Tutorial 3: Descriptive Statistics

Tutorial Overview:

In this tutorial, we will explore basic descriptive statistics. Descriptive statistics provide us with basic information about our variables. This information will inform our data analysis later on. In this tutorial we have separated descriptive statistics into two main areas: 

4.1 Measures of Central Tendency (Averages)

Measures of Central Tendency provide details that will help you describe the centre of your data in a set of single values. You are probably familiar with all of them. 

Each of them is calculated differently, but they all try to describe the 'middle'  or 'centre' of your distribution. As you can see from the image below, if the Mean, Median and Mode are all the same our data is perfectly distributed. This means that 50% of all values are below the measures of central tendency, and 50% above.

Most of the time your distribution will, however, be skewed. If your data has a positive skew, your median will always shift to the right of the mode, and the mean will always shift to the right of the Median. If your data has a negative skew, this is reversed with everything shifting towards the left.

The statistical software program of choice should generate the measures of central tendency with ease.  

Want to learn this in more detail watch this video here.

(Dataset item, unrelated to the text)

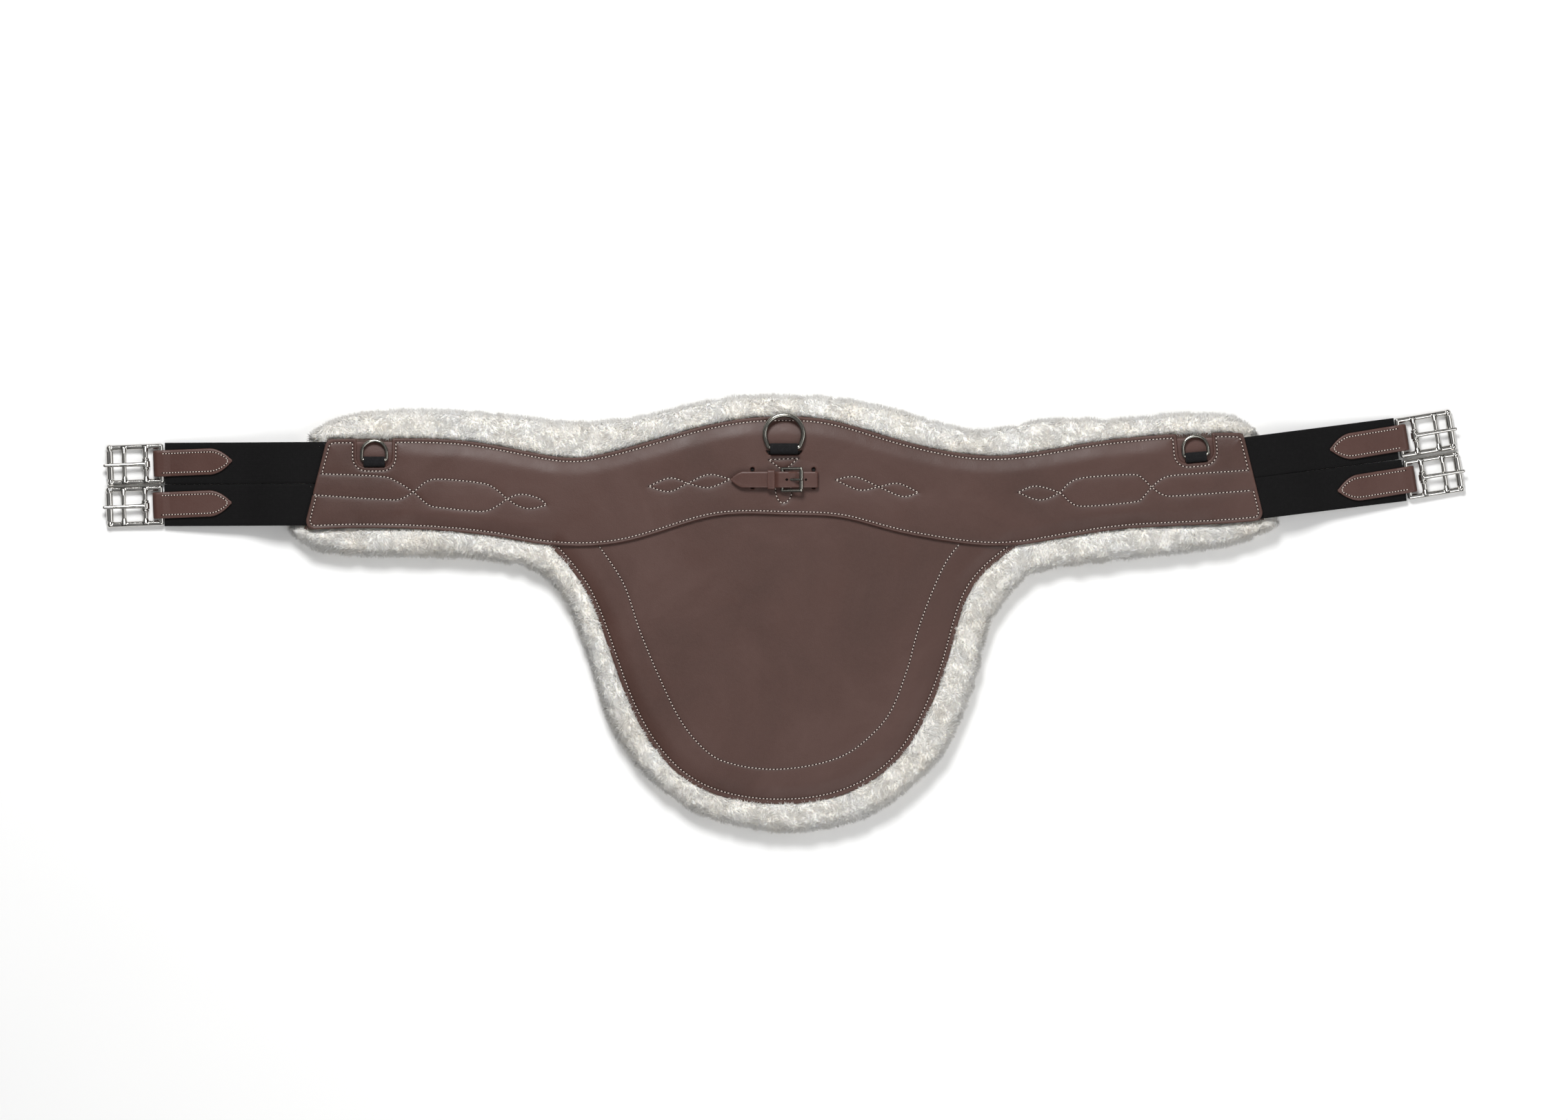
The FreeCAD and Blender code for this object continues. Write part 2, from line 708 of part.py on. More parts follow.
def small_ring(side):
    x, y, turn = SMALL_RINGS[side]
    radius, straight = D["small_ring_radius"], D["small_ring_side"]
    bend = 1.8
    path = [
        Part.LineSegment(Vector(-radius + bend, 0, 0), Vector(radius - bend, 0, 0)),
        Part.Arc(
            Vector(radius - bend, 0, 0),
            Vector(radius - bend * (1 - math.sqrt(0.5)), bend * (1 - math.sqrt(0.5)), 0),
            Vector(radius, bend, 0),
        ),
        Part.LineSegment(Vector(radius, bend, 0), Vector(radius, straight, 0)),
        Part.Arc(Vector(radius, straight, 0), Vector(0, straight + radius, 0), Vector(-radius, straight, 0)),
        Part.LineSegment(Vector(-radius, straight, 0), Vector(-radius, bend, 0)),
        Part.Arc(
            Vector(-radius, bend, 0),
            Vector(-radius + bend * (1 - math.sqrt(0.5)), bend * (1 - math.sqrt(0.5)), 0),
            Vector(-radius + bend, 0, 0),
        ),
    ]
    place = at(x, y, SMALL_RING_Z, (0, 0, 1), turn).multiply(at(0, 0, 0, (1, 0, 0), -SMALL_RING_TILT))
    wire_ring(f"{side}_d_ring", path, D["small_ring_wire"], place)


BIG_WEB = 1.3
SMALL_WEB = 1.2
RING_PLAY = 0.25
BIG_RING_Z = FACE_TOP + 0.2 + BIG_WEB + RING_PLAY + D["big_ring_wire"]
BIG_RING_TILT = 2.2
SMALL_RING_Z = FACE_Z + 0.2 + SMALL_WEB + RING_PLAY + D["small_ring_wire"]
SMALL_RING_TILT = 4.0


def ring_webbing():
    """Black webbing round each ring's bar. The big one passes through the face leather to a tail under it."""
    loop = D["big_ring_wire"] + RING_PLAY + BIG_WEB / 2
    upper_tail = FACE_Z - 0.05 - BIG_WEB / 2
    lower_tail = upper_tail - BIG_WEB - 0.05
    bar_y, bar_z = BIG_RING_BAR_Y, BIG_RING_Z
    rear_y = 148.9
    front_y = rear_y + BIG_WEB + 0.05
    path = [
        (134.0, lower_tail, 0), (front_y, lower_tail, 1.0), (front_y, bar_z - loop, 0.7),
        (bar_y + loop, bar_z - loop, loop - 0.01), (bar_y + loop, bar_z + loop, loop - 0.01),
        (rear_y, bar_z + loop, 2.6), (rear_y, upper_tail, 0.7), (108.5, upper_tail, 0),
    ]
    web = new_body("centre_ring_webbing")
    pad(web, ribbon(path, BIG_WEB), "dims.big_ring_webbing", role="YZ_Plane", both_ways=True)

    loop = D["small_ring_wire"] + RING_PLAY + SMALL_WEB / 2
    under = PATCH_Z - 0.05 - SMALL_WEB / 2 - SMALL_RING_Z
    front = -4.5
    rear = front - SMALL_WEB - 0.05
    path = [
        (front, PATCH_Z - SMALL_RING_Z, 0), (front, -loop, 0.8),
        (loop, -loop, loop - 0.01), (loop, loop, loop - 0.01),
        (rear, loop, 2.4), (rear, under, 0.7), (-24.0, under, 0),
    ]
    for side, (x, y, turn) in SMALL_RINGS.items():
        web = new_body(f"{side}_ring_webbing")
        pad(web, ribbon(path, SMALL_WEB), "dims.small_ring_webbing", role="YZ_Plane", both_ways=True)
        web.Placement = at(x, y, SMALL_RING_Z, (0, 0, 1), turn)


# ---------------------------------------------------------------- clip strap with its small buckle
def clip_strap():
    thick = D["clip_strap_thickness"]
    loop = 1.4 + 0.2 + thick / 2
    heel_x, heel_z = CLIP_HEEL_X, CLIP_HEEL_Z
    under = FACE_Z - 0.05 - BIG_WEB - 0.25 - thick / 2
    left, right = CLIP_SLOTS
    lower, upper = heel_z - loop, FACE_TOP + 3.1
    tail = FACE_TOP + 5.2
    fold_x = right + 3.6
    run = FACE_TOP + 5.1
    crest = heel_z + loop + thick + 0.3
    path = [
        (heel_x - 4.5, lower, 0), (heel_x + loop, lower, loop - 0.01), (heel_x + loop, heel_z + loop, loop - 0.01),
        (heel_x - 2.6, heel_z + loop, 1.5), (heel_x - 6.1, upper, 2), (left, upper, 2.2), (left, under, 1.2),
        (right, under, 1.2), (right, FACE_TOP + 1.2, 1.2), (fold_x, FACE_TOP + 1.2, 1.2), (fold_x, run, 2.2),
        (12, run, 6), (4.5, crest, 6), (-4.9, crest, 4), (-8.9, tail, 3), (-33, tail, 20),
        (-49.5, tail - 1.6, 0),
    ]
    band = new_body("clip_strap_band")
    del nodes["clip_strap_band"]
    pad(band, ribbon(path, thick), "dims.clip_strap_width", role="XZ_Plane", both_ways=True)
    band.Placement = at(0, CLIP_Y, 0)

    half = D["clip_strap_width"] / 2
    shoulder, tip = -38.0, -49.6
    tools = []
    for side in (1, -1):
        wedge = new_body(scratch_name("tip_cut"))
        del nodes[wedge.Label]
        corner = [
            Part.Arc(*flat([(shoulder, half * side), (shoulder - 6.5, 4.9 * side), (tip, 0)])),
            *lines(
                [(tip, 0), (tip - 3, 0), (tip - 3, 12 * side), (shoulder, 12 * side), (shoulder, half * side)], False
            ),
        ]
        pad(wedge, corner, "12", FACE_TOP + 1)
        wedge.Placement = at(0, CLIP_Y, 0)
        tools.append(wedge)
    slot_half = 2.1
    tools.append(
        primitive(
            "Box", at(heel_x - 3.2, CLIP_Y - slot_half, lower - 1.2), Length=7.0, Width=2 * slot_half, Height=7.3
        )
    )
    hole_half = 1.7
    hole_place = at(-2.6, CLIP_Y - hole_half, crest - 2.6)
    tools.append(primitive("Box", hole_place, Length=13.0, Width=2 * hole_half, Height=5))
    tools.append(primitive("Cylinder", at(20.3, CLIP_Y, FACE_TOP + 3), Radius=1.0, Height=5))
    cutter = doc.addObject("Part::MultiFuse", scratch_name("cutter"))
    cutter.Shapes = tools
    cut = doc.addObject("Part::Cut", scratch_name("cut"))
    cut.Base, cut.Tool = band, cutter
    keep(cut, "clip_strap")


def clip_place():
    """Frame of the small buckle: X from its heel bar to its front bar."""
    rise = math.degrees(math.atan2(CLIP_FRONT_Z - CLIP_HEEL_Z, CLIP_FRONT_X - CLIP_HEEL_X))
    return at(CLIP_HEEL_X, CLIP_Y, CLIP_HEEL_Z, (0, 1, 0), -rise)


def clip_buckle():
    long = math.hypot(CLIP_FRONT_Z - CLIP_HEEL_Z, CLIP_FRONT_X - CLIP_HEEL_X)
    half, wire, pin = 10.2, 1.4, 1.2
    place = clip_place()
    pieces = [
        primitive("Cylinder", at(0, -half, 0, *ALONG_Y), Radius=wire, Height=2 * half),
        primitive("Cylinder", at(long, -half, 0, *ALONG_Y), Radius=pin, Height=2 * half),
    ]
    for side in (1, -1):
        pieces.append(primitive("Cylinder", at(0, side * half, 0, *ALONG_X), Radius=wire, Height=long))
        pieces.append(primitive("Sphere", at(0, side * half, 0), Radius=wire))
        pieces.append(primitive("Sphere", at(long, side * half, 0), Radius=wire))
    fuse("clip_buckle_frame", pieces, place)

    roller = 2.0
    tube(
        "clip_buckle_roller",
        place.multiply(at(long, 0, 0)),
        pin + D["running_clearance"],
        roller,
        2 * half - 2 * wire - 0.6,
    )

    eye, shank = wire + D["running_clearance"], 1.05
    lift = math.degrees(math.atan2(roller + shank + 0.25 - 1.2, long))
    lean = Rotation(Vector(0, 1, 0), 90 - lift)
    body = doc.addObject("Part::MultiFuse", scratch_name("fuse"))
    body.Shapes = [
        primitive("Cylinder", at(0, -1.6, 0, *ALONG_Y), Radius=eye + 0.7, Height=3.2),
        primitive("Cone", Placement(Vector(0, 0, 1.2), lean), Radius1=1.2, Radius2=shank - 0.1, Height=long + 1.6),
        primitive(
            "Sphere",
            Placement(Vector(0, 0, 1.2) + lean.multVec(Vector(0, 0, long + 1.6)), Rotation()),
            Radius=shank - 0.1,
        ),
    ]
    cut = doc.addObject("Part::Cut", scratch_name("cut"))
    cut.Base = body
    cut.Tool = primitive("Cylinder", at(0, -4, 0, *ALONG_Y), Radius=eye, Height=8)
    cut.Placement = place
    keep(cut, "clip_buckle_tongue")


def clip_keeper():
    """Loose leather loop round the two layers of the clip strap."""
    wall, long = D["keeper_thickness"], D["keeper_length"]
    inner_half = D["clip_strap_width"] / 2 + 0.5
    low, high = FACE_TOP + 1.9, FACE_TOP + 6.6
    outer = primitive(
        "Box",
        at(KEEPER_X - long / 2, CLIP_Y - inner_half - wall, low - wall),
        Length=long,
        Width=2 * (inner_half + wall),
        Height=high - low + 2 * wall,
    )
    inner = primitive(
        "Box",
        at(KEEPER_X - long / 2 - 1, CLIP_Y - inner_half, low),
        Length=long + 2,
        Width=2 * inner_half,
        Height=high - low,
    )
    cut = doc.addObject("Part::Cut", scratch_name("cut"))
    cut.Base, cut.Tool = outer, inner
    keep(cut, "clip_keeper")


# ---------------------------------------------------------------- build and write
sheepskin_liner()
girth_body()
belly_guard()
for strap_name in STRAPS:
    elastic_strap(strap_name)
    chape(strap_name)
    buckle_frame(strap_name)
    buckle_tongue(strap_name)
    buckle_roller(strap_name)
big_ring()
for ring_side in SMALL_RINGS:
    small_ring(ring_side)
ring_webbing()
clip_strap()
clip_buckle()
clip_keeper()
doc.recompute()

for obj in doc.Objects:
    assert "Invalid" not in obj.State and "Error" not in obj.State, f"{obj.Label} ({obj.Name}) failed"
os.makedirs("parts", exist_ok=True)
for label, obj in nodes.items():
    shape = obj.Shape
    assert not shape.isNull() and shape.isValid() and shape.Volume > 0, f"{label} has no valid shape"
    shape.exportStep(f"parts/{label}.step")
print(len(nodes), "nodes written")
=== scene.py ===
"""Looks of a belly-guard saddle girth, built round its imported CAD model, in metres and in its own frame."""

import json
import math
import random

import bmesh
import bpy
import numpy as np
from mathutils import Matrix, Vector, noise
from mathutils.bvhtree import BVHTree
from mathutils.geometry import delaunay_2d_cdt
from mathutils.kdtree import KDTree


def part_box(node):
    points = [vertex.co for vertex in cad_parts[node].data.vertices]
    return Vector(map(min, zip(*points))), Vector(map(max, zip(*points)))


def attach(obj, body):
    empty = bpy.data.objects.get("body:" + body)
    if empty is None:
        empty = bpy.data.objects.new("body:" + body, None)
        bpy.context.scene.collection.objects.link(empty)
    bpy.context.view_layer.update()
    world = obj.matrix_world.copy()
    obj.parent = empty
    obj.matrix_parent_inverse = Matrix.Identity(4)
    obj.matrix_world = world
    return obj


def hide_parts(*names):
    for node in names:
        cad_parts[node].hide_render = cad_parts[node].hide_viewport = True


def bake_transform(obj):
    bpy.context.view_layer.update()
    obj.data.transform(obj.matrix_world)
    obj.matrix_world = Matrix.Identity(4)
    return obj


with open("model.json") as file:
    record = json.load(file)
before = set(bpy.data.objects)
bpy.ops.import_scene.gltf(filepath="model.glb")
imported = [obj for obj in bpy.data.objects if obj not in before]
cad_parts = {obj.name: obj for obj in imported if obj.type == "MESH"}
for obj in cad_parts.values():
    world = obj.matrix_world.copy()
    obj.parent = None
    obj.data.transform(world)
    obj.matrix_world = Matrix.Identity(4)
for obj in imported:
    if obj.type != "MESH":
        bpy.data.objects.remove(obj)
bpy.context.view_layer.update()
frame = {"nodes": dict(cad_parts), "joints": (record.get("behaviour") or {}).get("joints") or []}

NODES = frame["nodes"]
JOINTS = {joint["name"]: joint for joint in frame["joints"]}
ENDS = ("left_upper", "left_lower", "right_upper", "right_lower")
MM = 0.001
UP = Vector((0, 0, 1))



def levels(node):
    """Lowest and highest Z of a CAD node."""
    return [corner.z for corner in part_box(node)]


FACE_LOW, FACE_TOP = levels("girth_face_leather")
GUARD_TOP = levels("belly_guard_leather")[1]
HIDE_LOW = levels("sheepskin_hide")[0]


# ---- materials
class Shader:
    """A node material with a principled shader and a few shortcuts."""

    def __init__(self, name, roughness=0.5, metallic=0.0, **sockets):
        self.material = bpy.data.materials.new(name)
        self.material.use_nodes = True
        self.nodes = self.material.node_tree.nodes
        self.links = self.material.node_tree.links
        self.shader = self.nodes["Principled BSDF"]
        self.shader.inputs["Roughness"].default_value = roughness
        self.shader.inputs["Metallic"].default_value = metallic
        for socket, value in sockets.items():
            self.shader.inputs[socket.replace("_", " ")].default_value = value
        self.coordinates = self.nodes.new("ShaderNodeTexCoord").outputs["Object"]
        self.normal = None

    def plug(self, socket, value):
        if isinstance(value, bpy.types.NodeSocket):
            self.links.new(value, socket)
        else:
            socket.default_value = value

    def node(self, kind, **inputs):
        made = self.nodes.new(kind)
        for name, value in inputs.items():
            self.plug(made.inputs[name], value)
        return made

    def noise(self, scale, detail=3.0, roughness=0.5, source=None, distortion=0.0):
        made = self.node(
            "ShaderNodeTexNoise", Vector=source or self.coordinates, Scale=scale, Detail=detail,
            Roughness=roughness, Distortion=distortion,
        )
        return made.outputs["Fac"]

    def ramp(self, factor, *stops):
        made = self.node("ShaderNodeValToRGB", Fac=factor)
        elements = made.color_ramp.elements
        while len(elements) < len(stops):
            elements.new(0.5)
        for element, (place, colour) in zip(elements, stops):
            element.position = place
            element.color = (*colour, 1) if isinstance(colour, tuple) else (colour, colour, colour, 1)
        return made.outputs["Color"]

    def mix(self, factor, a, b):
        made = self.nodes.new("ShaderNodeMix")
        made.data_type = "RGBA"
        for number, value in ((0, factor), (6, a), (7, b)):
            self.plug(made.inputs[number], (*value, 1) if isinstance(value, tuple) else value)
        return made.outputs[2]

    def math(self, operation, a, b=0.0):
        made = self.nodes.new("ShaderNodeMath")
        made.operation = operation
        for socket, value in zip(made.inputs, (a, b)):
            self.plug(socket, value)
        return made.outputs[0]

    def attribute(self, name):
        made = self.nodes.new("ShaderNodeAttribute")
        made.attribute_name = name
        return made.outputs["Fac"]

    def colour(self, value):
        self.plug(self.shader.inputs["Base Color"], value)

    def roughness(self, value):
        self.plug(self.shader.inputs["Roughness"], value)

    def bump(self, height, strength, distance):
        made = self.node("ShaderNodeBump", Height=height, Strength=strength, Distance=distance)
        if self.normal is not None:
            self.links.new(self.normal, made.inputs["Normal"])
        self.normal = made.outputs["Normal"]
        self.links.new(self.normal, self.shader.inputs["Normal"])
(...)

It is also worth mentioning Skewness and Kurtosis. These tell you how skewed your distribution is. Most stats programmes provide you with these values, however, you will rarely use them. So they are not covered here.

But if you do want to know more, read on here

4.1.1 The Mean

To calculate the mean, sum the values of all your data points and then divide this total by the number of data points. While computer software performs these calculations automatically, understanding the process can help you understand what is going on behind the scenes. 

A notable disadvantage of the mean is its susceptibility to distortion by outliers. Outliers can skew the data shifting the 'centre of gravity' of your data. This is something you should be aware of. 

Note: You should only use the mean on continuous (in rare circumstances ordinal data have decided to treat it as continuous). Computing the mean for ordinal or nominal data does not provide meaningful results, even if it looks useful. When presenting your findings, ensure that the mean is used appropriately in the context of the data type.

Statistical software packages allow you to generate such tables with ease. But you do need to understand the limitations of the mean. 

4.1.2 The Median

To find the median, arrange your data in either ascending or descending order. The median is the middle value, effectively dividing your dataset into two halves. Since the mean can be influenced by outliers, the median is often a more robust measure of the central tendency of your data.

As depicted in the image below, if your dataset contains an even number of observations, the median is calculated as the mean of the two central values.

Conversely, if your dataset comprises an odd number of observations, the median is simply the middle value.

Note: The median is typically utilised with continuous variables.

4.1.3 The Mode

To determine the mode, arrange your data in ascending or descending order. The mode is the value that occurs with the greatest frequency within your dataset. If two values appear with equal frequency, your dataset is considered bimodal, indicating two modes. 

Note: If there are no identical values, the dataset will have no Mode. 

In cases where more than two values share the highest frequency, the distribution is described as multimodal. The mode provides significant insight, especially in understanding the most common occurrence or preference in a given dataset. 

It's important to note that the mode is a versatile measure of central tendency. Unlike the mean or median, which are best suited for continuous data, the mode can be applied to any data type, including ordinal and nominal categories. This is because it identifies the most frequent category or value, which doesn't necessarily require numerical computation. Therefore, when dealing with categorical data, whether it be survey responses, preference rankings, or most common characteristics, the mode is particularly useful as it conveys the most typical case or the highest frequency of occurrence.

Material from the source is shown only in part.